Stephan on 16 Mar 2019
Edited: Stephan on 16 Mar 2019
Hi,
try:
% Calculate Parts to 90°
angle1 = linspace(0,pi/4,180)';
% Radius of circle = length of square = 1
r = 1;
% Calculate the mean
r_mean = ((sqrt(r.*tan(angle1).^2 +r.^2))+r)./2;
% Calculate the coordinates
x = [r_mean.*cos(angle1); r_mean.*cos(angle1)];
y = [r_mean.*sin(angle1); -r_mean.*sin(angle1)];
% Build the vectors to plot
xvals = [x; -x; y; y];
yvals = [y; y; -x; x];
% plot
scatter(xvals,yvals)
a further possibility is working with polyshape objects:
% construct the polyshape object
poly = polyshape(xvals, yvals);
pgon = simplify(convhull(poly));
% construct the square
rect = polyshape([-1 1 1 -1], [-1 -1 1 1]);
% construct the circle
t = 0:0.05:2*pi;
x1 = cos(t);
y1 = sin(t);
circ = polyshape(x1,y1);
% plot them all
hold on
plot(rect)
plot(pgon)
plot(circ)
hold off
xlim([-1.1 1.1])
ylim([-1.1 1.1])
which gives: Best regards
Stephan
Jullienne Franz on 16 Mar 2019
Thank you Stephan for your suggestions. I will try to incorporate your ideas in my code and hope to resolve my problem.

John D'Errico on 16 Mar 2019
Edited: John D'Errico on 16 Mar 2019
Given two closed curves, say a circle and a square, I would first formulate the problem as a pair of functions in polar coordinates. Thus, represent these two closed curves in polar form, where we will have r as a function of theta. Once you have those relationships, the problem is absolutely trivial.
So, for a unit curcle, we have
r1 = @(theta) ones(size(theta);
For a comparable square centered at the origin, thus of side length 2, I might get trickier...
r2 = @(theta) min(1./abs(cos(theta)), 1./abs(sin(theta)));
r3 = @(theta) (r1(theta) + r2(theta))/2;
Now, all is, as I said, trivial.
theta = linspace(0,2*pi,1000);
plot(cos(theta).*r1(theta),sin(theta).*r1(theta),'b-')
hold on
plot(cos(theta).*r2(theta),sin(theta).*r2(theta),'g-')

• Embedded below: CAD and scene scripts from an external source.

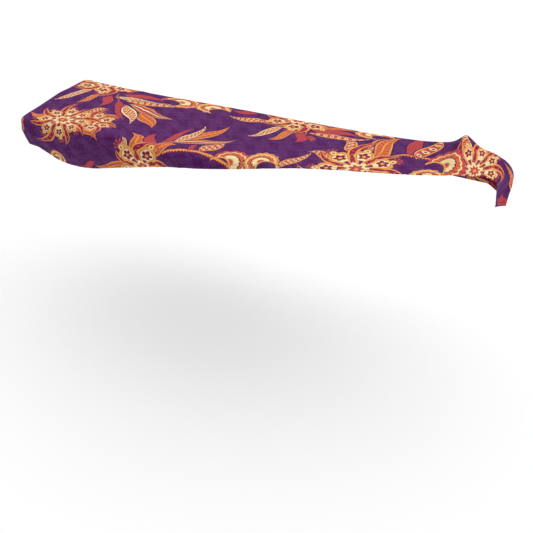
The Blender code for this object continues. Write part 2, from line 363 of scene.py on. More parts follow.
# Soft creases in the cloth, from one place in the flat cut to another. A trough has a negative height
Crease = namedtuple("Crease", "u0 v0 u1 v1 height width")
CREASES = [
    # Pulled from the drawn-back hem
    Crease(-0.34, -0.165, -0.17, 0.015, 0.0016, 0.016),
    Crease(-0.26, -0.175, -0.08, -0.020, -0.0014, 0.014),
    Crease(-0.20, -0.135, -0.02, 0.030, 0.0010, 0.012),
    Crease(-0.06, -0.100, 0.16, 0.015, -0.0012, 0.014),
    Crease(0.10, -0.070, 0.33, 0.030, 0.0012, 0.013),
    Crease(0.24, -0.040, 0.44, 0.060, -0.0014, 0.012),
    # Ripples on the deck
    Crease(-0.30, 0.010, -0.10, 0.035, 0.0010, 0.010),
    Crease(-0.23, 0.045, 0.04, 0.060, -0.0009, 0.011),
    Crease(-0.12, 0.080, 0.12, 0.075, 0.0008, 0.012),
    # From the ridge to the hem and to the deck
    Crease(0.500, 0.120, 0.440, 0.020, -0.0020, 0.014),
    Crease(0.560, 0.060, 0.566, 0.012, 0.0022, 0.010),
    Crease(0.600, 0.110, 0.610, 0.030, -0.0018, 0.013),
    Crease(0.640, 0.100, 0.690, 0.045, 0.0014, 0.012),
    # Down the right end, from its back corner
    Crease(0.660, 0.150, 0.745, 0.110, 0.0016, 0.012),
    Crease(0.690, 0.120, 0.740, 0.080, -0.0013, 0.010),
    # Round the front left corner, where the hem gathers it
    Crease(-0.640, -0.140, -0.690, -0.190, -0.0022, 0.010),
    Crease(-0.600, -0.150, -0.625, -0.215, 0.0018, 0.010),
    Crease(-0.665, -0.110, -0.725, -0.140, 0.0016, 0.010),
    Crease(-0.560, -0.165, -0.570, -0.235, -0.0014, 0.013),
    Crease(-0.500, -0.175, -0.455, -0.245, 0.0014, 0.014),
    Crease(-0.430, -0.175, -0.350, -0.235, -0.0013, 0.014),
    # Round the back left corner
    Crease(-0.640, 0.150, -0.690, 0.200, -0.0022, 0.010),
    Crease(-0.605, 0.165, -0.625, 0.225, 0.0018, 0.010),
    Crease(-0.665, 0.120, -0.720, 0.150, 0.0015, 0.010),
    # Down the back
    Crease(-0.470, 0.165, -0.430, 0.235, 0.0015, 0.014),
    Crease(-0.310, 0.160, -0.330, 0.235, -0.0015, 0.016),
    Crease(-0.120, 0.165, -0.080, 0.235, 0.0013, 0.015),
    Crease(0.090, 0.165, 0.060, 0.230, -0.0013, 0.014),
    Crease(0.240, 0.160, 0.270, 0.215, 0.0014, 0.014),
    Crease(0.410, 0.165, 0.400, 0.215, -0.0016, 0.013),
    Crease(0.500, 0.160, 0.520, 0.235, 0.0018, 0.013),
    Crease(0.600, 0.160, 0.590, 0.225, -0.0018, 0.013),
]
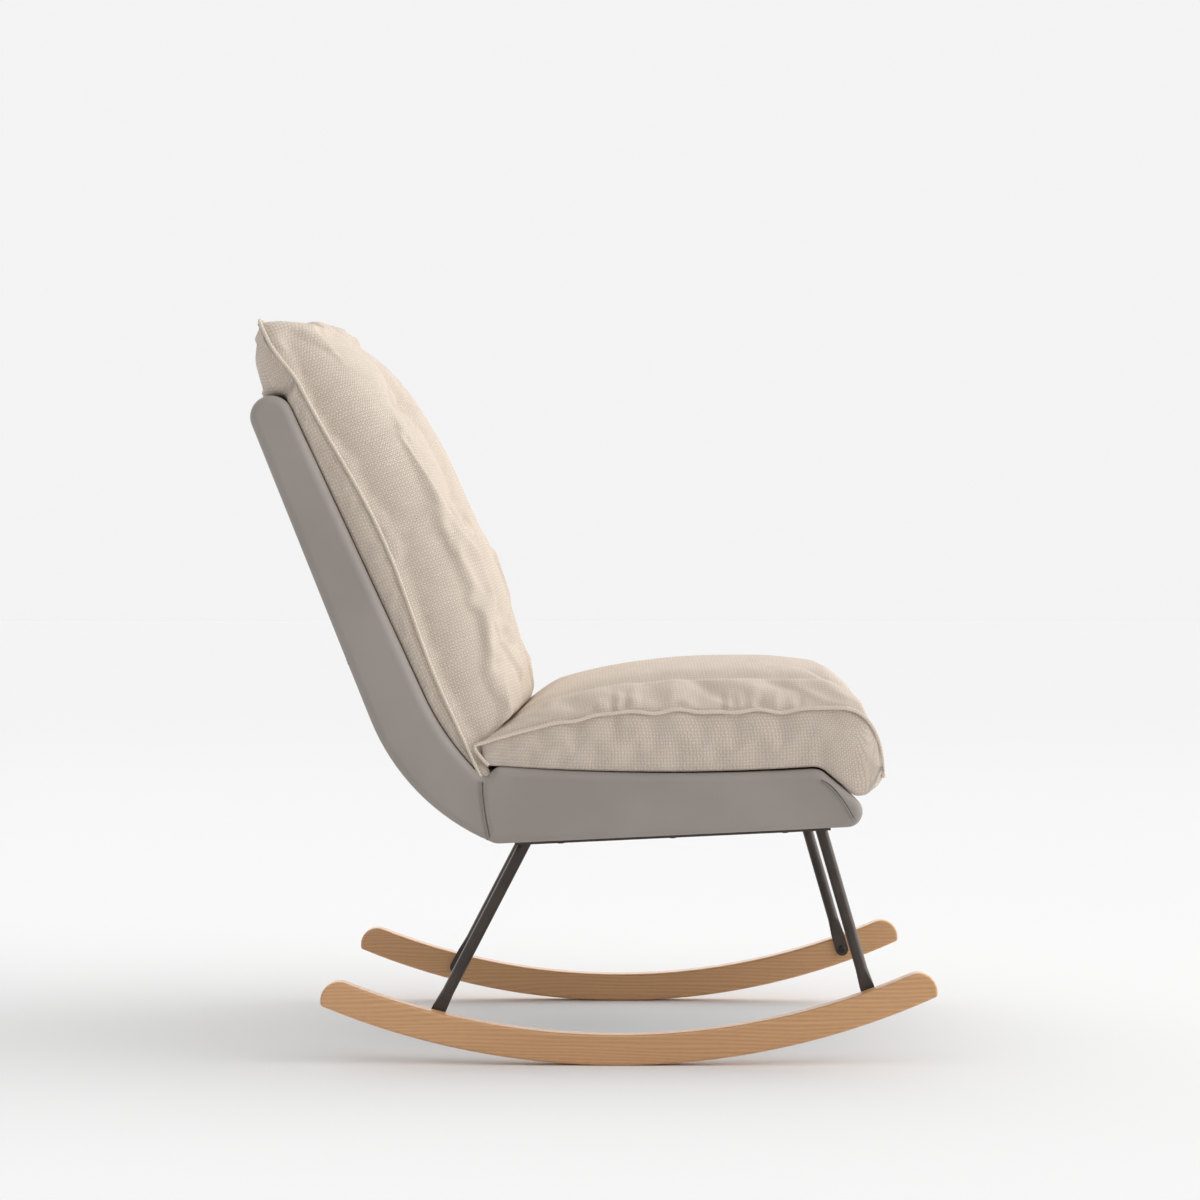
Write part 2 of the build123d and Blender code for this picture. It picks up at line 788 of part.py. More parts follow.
def shell_room(gap):
    """The room that the shell takes, with a gap round it."""
    with BuildPart() as room:
        extrude(shell_face(-gap), amount=shell_width, dir=(0, 1, 0), both=True)
    return room.part


seat_rear = Vector(seat_rear_x, seat_rear_z)
parting_way = Vector(cos(radians(parting_slope)), sin(radians(parting_slope)))


def seat_cushion_room(gap=0.0):
    """The side view of the room on the seat cushion's side of the face where the two cushions meet."""
    with BuildSketch(Plane.XZ) as room:
        with BuildLine():
            Polyline(
                seat_rear + parting_way * far,
                seat_rear,
                seat_rear - back_up * far,
                seat_rear - back_up * far + Vector(far * 2, 0),
                close=True,
            )
        make_face()
        if gap:
            offset(amount=gap, mode=Mode.REPLACE)
    with BuildPart() as block:
        extrude(room.sketch, amount=shell_width, dir=(0, 1, 0), both=True)
    return block.part


inner_top_height = (inner_top - inner_corner).dot(back_up)
back_base = inner_top - back_up * inner_top_height
tuft_heights = [tuft_first_row + number * tuft_row_spacing for number in range(tuft_rows)]
lobe_heights = [height + tuft_row_spacing / 2 for height in tuft_heights]
end_heights = [
    -back_cushion_tuck,
    tuft_first_row - tuft_row_spacing / 2,
    back_cushion_length - back_head_length,
    back_cushion_length - back_head_length / 3,
    back_cushion_length,
]
back_stations = sorted(tuft_heights + lobe_heights + end_heights)


def back_crest(height):
    """How far the back cushion stands out from the shell, at a height up its back."""
    middle = back_cushion_length / 2
    half = middle if height > middle else middle * back_crown_shift
    share = min(abs(height - middle) / half, 1.0)
    rise = (1 - share**crown_power) ** crown_root
    return back_cushion_edge + (back_cushion_crown - back_cushion_edge) * rise


def back_section(height, wall):
    """The crest, valley, seam and side of the back cushion's section at a height, with a wall taken off."""
    crest = back_crest(height)
    on_row = min(abs(height - row) for row in tuft_heights) < 1.0
    valley = crest - (tuft_depth if on_row else column_depth)
    crest -= row_pinch if on_row else 0.0
    belly = sin(pi * max(min(height / back_cushion_length, 1.0), 0.0))
    seam = back_seam_low + (back_seam_high - back_seam_low) * belly
    half_width = cushion_half_width - side_draw * belly
    head = height - (back_cushion_length - back_head_length)
    if head >= 0.0:
        half_width -= back_head_draw + back_ear_slope * head
    valley = max(valley - wall, least_swell)
    crest = max(crest - wall, valley + least_rise)
    seam = min(seam, crest - least_arch)
    return crest, valley, seam, half_width - wall


def back_form(wall=0.0):
    """The back cushion's form before it is pressed against the shell, drawn in by a wall."""
    side = cushion_half_width - lobe_inset
    valley_y = tuft_column_spacing / 2
    with BuildPart() as form:
        for height in back_stations:
            crest, valley, seam, edge = back_section(height, wall)
            head = max(height - inner_top_height, 0.0) / (back_cushion_length - inner_top_height)
            rear = wall - back_cushion_press - head_bulge * sin(pi * min(head, 1.0))
            rear_edge = edge - back_cushion_press
            place = back_base + back_up * height
            across = Plane(origin=(place.X, 0, place.Y), x_dir=(0, 1, 0), z_dir=(-back_up.X, 0, -back_up.Y))
            with BuildSketch(across):
                with BuildLine():
                    Polyline((-edge, seam), (-rear_edge, rear), (rear_edge, rear), (edge, seam))
                    ThreePointArc((edge, seam), (side, crest), (valley_y, valley))
                    ThreePointArc((valley_y, valley), (0, crest), (-valley_y, valley))
                    ThreePointArc((-valley_y, valley), (-side, crest), (-edge, seam))
                make_face()
        loft()
    return form.part


with BuildPart() as back_fibre_room:
    add(back_form(back_cushion_wall))
    add(shell_room(soft_gap + back_cushion_wall), mode=Mode.SUBTRACT)
    add(seat_cushion_room(soft_gap + back_cushion_wall), mode=Mode.SUBTRACT)

with BuildPart() as back_cushion:
    add(back_form())
    add(shell_room(soft_gap), mode=Mode.SUBTRACT)
    add(seat_cushion_room(soft_gap), mode=Mode.SUBTRACT)
    add(back_fibre_room.part, mode=Mode.SUBTRACT)
finish(back_cushion, "back_cushion")


def seat_crest(x):
    """The height of the seat cushion's crown at x."""
    if x > seat_cushion_crown_x:
        reach, power, root = seat_cushion_front_x - seat_cushion_crown_x, seat_nose_power, seat_nose_root
    else:
        reach, power, root = seat_crown_rear_reach, crown_power, crown_root
    share = min(abs(x - seat_cushion_crown_x) / (reach + least_rise), 1.0)
    return seat_cushion_lip_z + (seat_cushion_crown_z - seat_cushion_lip_z) * (1 - share**power) ** root


def seat_seam(x):
    """The height of the seat cushion's piped seam at x."""
    level_x = seat_cushion_front_x - seat_nose_length
    if x > level_x:
        share = min((x - level_x) / (seat_nose_length + least_rise), 1.0)
        return seat_nose_z + (seat_seam_z - seat_nose_z) * sqrt(1 - share**2)
    share = max(seat_seam_level_x - x, 0.0) / (seat_seam_level_x - seat_rear_x)
    return seat_seam_z - seat_seam_drop * share**seat_seam_power


def seat_form():
    """The seat cushion's form before it is pressed against the shell."""
    front = seat_cushion_front_x
    half_nose = seat_nose_length / 2
    stations = [seat_rear_x + step for step in seat_rear_steps]
    stations += seat_middle_xs
    stations += [front - step for step in seat_nose_steps]
    with BuildPart() as form:
        for x in stations:
            nose = max(x - (front - half_nose), 0.0) / half_nose
            low = seat_cushion_lip_z + (seat_nose_z - seat_cushion_lip_z) * nose**2
            crest = max(seat_crest(x), low + least_swell)
            seam = max(min(seat_seam(x), crest - least_arch), low + least_boxing)
            belly = sin(pi * (x - seat_rear_x) / (front - seat_rear_x))
            edge = cushion_half_width - side_draw * belly - seat_corner_draw * nose**2
            haunch = (edge - seat_haunch_inset, seam + seat_haunch_share * (crest - seam))
            shoulder = (edge - seat_shoulder_inset, seam + seat_shoulder_share * (crest - seam))
            low_edge = edge - seat_side_tuck
            with BuildSketch(Plane(origin=(x, 0, 0), x_dir=(0, 1, 0), z_dir=(1, 0, 0))):
                with BuildLine():
                    Polyline((-edge, seam), (-low_edge, low), (low_edge, low), (edge, seam))
                    ThreePointArc((edge, seam), haunch, shoulder)
                    ThreePointArc(shoulder, (0, crest), (-shoulder[0], shoulder[1]))
                    ThreePointArc((-shoulder[0], shoulder[1]), (-haunch[0], haunch[1]), (-edge, seam))
                make_face()
        loft()
    return form.part


core_rear_x = seat_rear_x + core_margin
core_front_x = seat_cushion_front_x - core_margin
core_base_z = deck_rear_z + 2 * soft_gap

with BuildPart() as seat_cushion_core:
    with BuildSketch(Plane.XY.offset(core_base_z)):
        with Locations(((core_rear_x + core_front_x) / 2, 0)):
            Rectangle(core_front_x - core_rear_x, 2 * (cushion_half_width - core_margin))
    extrude(amount=core_height)
    fillet(seat_cushion_core.edges(), radius=core_edge_radius)
    add(shell_room(soft_gap + core_edge_radius / 4), mode=Mode.SUBTRACT)
    add(seat_cushion_room(-core_edge_radius), mode=Mode.INTERSECT)
finish(seat_cushion_core, "seat_cushion_core")

notch_corner = Vector(deck_rear_x + deck_rear_radius, deck_rear_z)
corner_notch = side_prism(
    [
        notch_corner,
        notch_corner - Vector(far, 0),
        notch_corner - Vector(far, far),
        notch_corner - Vector(0, far),
    ]
)

with BuildPart() as seat_cushion:
    add(seat_form())
    add(corner_notch, mode=Mode.SUBTRACT)
    add(shell_room(soft_gap), mode=Mode.SUBTRACT)
    add(seat_cushion_room(), mode=Mode.INTERSECT)
    add(seat_cushion_core.part, mode=Mode.SUBTRACT)
finish(seat_cushion, "seat_cushion")
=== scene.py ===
"""The looks of a rocking chair: an upholstered shell with two loose cushions, on wooden rockers.

Metres. +X is the chair's front, +Y the sitter's left, +Z up, and the floor is Z = 0.
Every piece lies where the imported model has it.
"""

import json
import math

import bmesh
import bpy
import numpy as np
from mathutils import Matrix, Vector, kdtree


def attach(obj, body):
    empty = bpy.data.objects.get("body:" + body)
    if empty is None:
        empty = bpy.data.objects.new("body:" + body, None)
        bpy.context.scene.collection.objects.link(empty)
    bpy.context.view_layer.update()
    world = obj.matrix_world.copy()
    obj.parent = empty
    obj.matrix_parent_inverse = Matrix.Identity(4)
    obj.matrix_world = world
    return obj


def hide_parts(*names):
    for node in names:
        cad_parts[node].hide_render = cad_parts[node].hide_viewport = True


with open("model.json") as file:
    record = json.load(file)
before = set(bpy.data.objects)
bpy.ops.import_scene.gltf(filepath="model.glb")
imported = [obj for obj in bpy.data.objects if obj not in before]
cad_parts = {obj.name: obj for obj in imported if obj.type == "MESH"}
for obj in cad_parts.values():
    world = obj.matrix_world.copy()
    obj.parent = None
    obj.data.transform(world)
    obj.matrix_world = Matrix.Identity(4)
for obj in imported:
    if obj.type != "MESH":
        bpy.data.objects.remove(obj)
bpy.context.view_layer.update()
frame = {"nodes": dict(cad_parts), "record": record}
nodes = frame["nodes"]
scene = bpy.context.scene
MM = 0.001


# Shader maths


class Wire:
    """A value in a material's node tree; an expression on it adds the nodes that work it out."""

    def __init__(self, sheet, socket):
        self.sheet = sheet
        self.socket = socket

    def _math(self, operation, *values):
        return self.sheet.node("ShaderNodeMath", {"operation": operation}, *values)

    def __add__(self, other):
        return self._math("ADD", self, other)

    def __radd__(self, other):
        return self._math("ADD", other, self)

    def __sub__(self, other):
        return self._math("SUBTRACT", self, other)

    def __rsub__(self, other):
        return self._math("SUBTRACT", other, self)

    def __mul__(self, other):
        return self._math("MULTIPLY", self, other)

    def __rmul__(self, other):
        return self._math("MULTIPLY", other, self)

    def __truediv__(self, other):
        return self._math("DIVIDE", self, other)

    def __pow__(self, other):
        return self._math("POWER", self, other)

    def sine(self):
        return self._math("SINE", self)

    def size(self):
        return self._math("ABSOLUTE", self)

    def floor(self):
        return self._math("FLOOR", self)

    def modulo(self, other):
        return self._math("FLOORED_MODULO", self, other)

    def part(self, axis):
        """One of a vector's three numbers."""
        return self.sheet.node("ShaderNodeSeparateXYZ", {}, self, output=axis)

    def ramp(self, low, high):
        """0 below low, 1 above high and an eased slope between them."""
        settings = {"interpolation_type": "SMOOTHSTEP"}
        return self.sheet.node("ShaderNodeMapRange", settings, self, low, high)


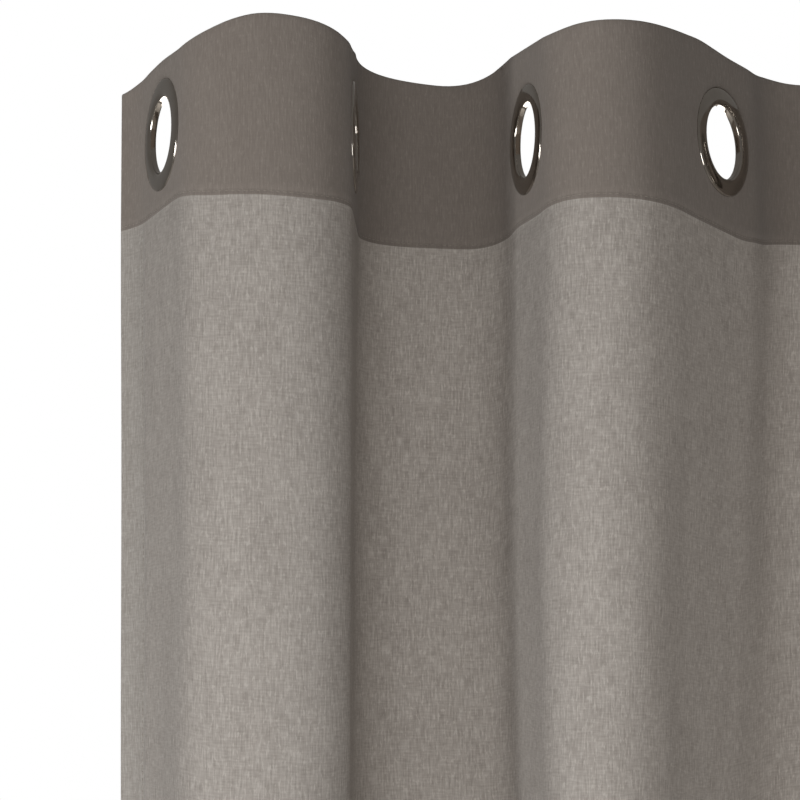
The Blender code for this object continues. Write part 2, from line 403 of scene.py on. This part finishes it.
def columnStops(low, high):
    count = max(2, round((high - low) / clothGrid["alongStep"]))
    return np.linspace(low, high, count + 1)


def headerShares():
    count = round((topZ - seamZ) / clothGrid["headerStep"])
    return np.linspace(0, 1, count + 1)


def gridMesh(name, points, uvs, slots, keep):  # keep says which faces stay
    rowCount, columnCount = points.shape[:2]
    mesh = bpy.data.meshes.new(name)
    index = np.arange(rowCount * columnCount).reshape(rowCount, columnCount)
    quads = np.stack((index[:-1, :-1], index[:-1, 1:], index[1:, 1:], index[1:, :-1]), axis=-1)
    faces = quads[keep]
    mesh.from_pydata(points.reshape(-1, 3).tolist(), [], faces.tolist())
    layer = mesh.uv_layers.new(name="cloth")
    corners = np.zeros(len(mesh.loops), dtype=np.int64)
    mesh.loops.foreach_get("vertex_index", corners)
    layer.data.foreach_set("uv", uvs.reshape(-1, 2)[corners].ravel())
    mesh.polygons.foreach_set("material_index", slots[keep].astype(np.int32))
    mesh.polygons.foreach_set("use_smooth", np.ones(len(mesh.polygons), dtype=bool))
    obj = newObject(name, mesh)
    shape = bmesh.new()
    shape.from_mesh(mesh)
    loose = [vert for vert in shape.verts if not vert.link_faces]
    bmesh.ops.delete(shape, geom=loose, context="VERTS")
    shape.to_mesh(mesh)
    shape.free()
    return obj


def solidify(obj, thickness):
    modifier = obj.modifiers.new("cloth thickness", "SOLIDIFY")
    modifier.thickness = thickness
    modifier.offset = 0.0
    graph = bpy.context.evaluated_depsgraph_get()
    mesh = bpy.data.meshes.new_from_object(obj.evaluated_get(graph))
    obj.modifiers.clear()
    obj.data = mesh
    mesh.set_sharp_from_angle(angle=math.radians(clothGrid["creaseAngle"]))
    return obj


def aroundHoles(s, points):  # which faces of a grid stay clear of the eyelets' holes
    middleS = (s[:-1] + s[1:]) / 2
    middleZ = (points[:-1, :-1, 2] + points[1:, 1:, 2]) / 2
    nearest = np.clip(np.round(middleS / panel["flatPitch"]), 0, leafCount - 1)
    nearest = nearest * panel["flatPitch"]
    reach = np.hypot((middleS - nearest)[None, :], middleZ - eyeletZ)
    return reach > clothGrid["holeRadius"]


bottomHem = {
    "rows": 9,
    "close": 0.35,  # how far its free edge is drawn in, of the gap behind
    "closeFrom": 0.9,
    "closeOver": 0.1,
    "turn": (45, 90, 135),
}
header = {
    "turn": (30, 60, 90, 120, 150),
    "pinch": 0.0006,  # the seam pulls the turned cloth forward
    "groove": (  # up from the seam, and into the cloth
        (-0.0030, 0.0),
        (-0.0012, 0.00008),
        (0.0, -0.00012),
        (0.0010, -0.00025),
        (0.0022, 0.00030),
        (0.0036, -0.00010),
    ),
}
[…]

plot(cos(theta).*r3(theta),sin(theta).*r3(theta),'r-')
axis equal
grid on
As I said, trivial. The problem becomes considerably less trivial if you have some fully general closed curve. For example...
pxy = randn(10,2);
pxy(end+1,:) = pxy(1,:);
plot(pxy(:,1),pxy(:,2),'o-') You cannot dispute this is a closed curve. Yet interpolation along the curve is now a bit more problematic. Thus conversion to polar coordinates is now a bit less useful. Even a simple figure 8 curve is now less automatic. So the complexity of that closed curve is important. Can it be simply represented as a single valued parametric function in polar form? If so, then all is trivial again. If not, then you need to decide how you wish to interpolate, and what is the meaning of that mean in your complex case.
Otherwise, you are doing something possibly no more meaningful than taking the average of apples and oranges, the result may be just grape juice.
Jullienne Franz on 16 Mar 2019
Thank you John for your suggestions. I will try to work on these ideas and hope to resolve my problem.